2001: A Space Odyssey had one of the finest scores ever, including famous music by Gyorgi Ligetti, and the most famous Johann Strauss Waltz ever; On The Beautiful Blue Danube.
Every one of Sergio Leone's Dollars Trilogy and Once Upon A Time In The West all had magnificent scores, including West's famous Harmonica introductory piece.
Ennio Morricone did all those scores, he also did the track for Salo: O Le 120 Giornata De Sodomi, but I haven't seen the film.
The last film Morricone did with Sergio Leone (Leone's last, and grandest film) was Once Upon A Time In America, and seeing the full-length cut of the film, I have to say, that was one of the most magnificent musical scores I've ever heard. Haunting, sad, morbid and practically magnifying the emotions on screen, and lending unbelievable weight to the mournful subtext of such a sad film.
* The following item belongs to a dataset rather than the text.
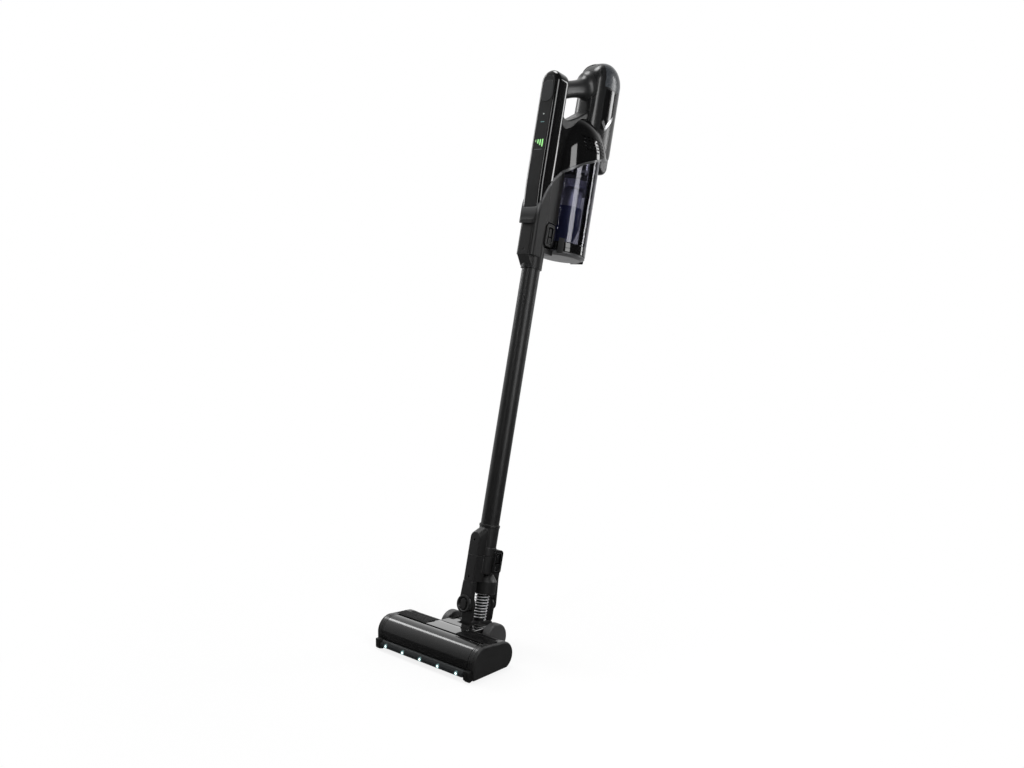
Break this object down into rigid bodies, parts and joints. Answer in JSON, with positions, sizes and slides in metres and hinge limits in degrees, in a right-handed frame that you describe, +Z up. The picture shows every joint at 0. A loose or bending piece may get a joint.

One of my three favorites, in no particular standing.
Another is the striking, sleazy, deep, moody track over which most of the events in Taxi Driver occured. Bernard Herrmann finished that score the day he died, and the result is one of the most deep, incredibly effective deliveries, ever.
My last top choices, also in no particular standing, are the incredible scores for All the President's Men and The Parallax View. In All the President's Men, single play notes and two-note bits by a trumpet are the key to delivering incredible tension, in a very big way. The final play out of it over the credits is vaguely reminiscent of patriotic music, and it lends a very scary note to the end of the film. The Parallax View has a similarly patriot-sounding ending and opening tune, but it sounds almost...wretched...hateful even. Then there's the music playing during The Test, and anyone who's seen the film knows what I'm talking about. It's an incredibly bizarre and jarring track, moving at times to soft, energetic and terrifying, the whole scene moves to new heights by weight of still photos and music alone.
The last track, which I can't quite put in terms of how much I like, but I dearly love, is the incredible Organ-only track to Intolerance. It moves at times light and cheerful, at others dark and sordid, and others positively malevolent, it moves and flows perfectly with the action, and for a silent film of 1916 (the movie which showed us what movies could be, it was like D.W. Griffith said, "look, here, this is movies, you can make it too, and you can statements with it that will last forever," and we haven't ignored him) it proves all the more incredible.
EDIT:
I can't believe I forgot Vangelis' majestic score, composed in such a haunting, dark fashion, it made Blade Runner even darker, which is one hell of a feat to accomplish with good Tech Noir.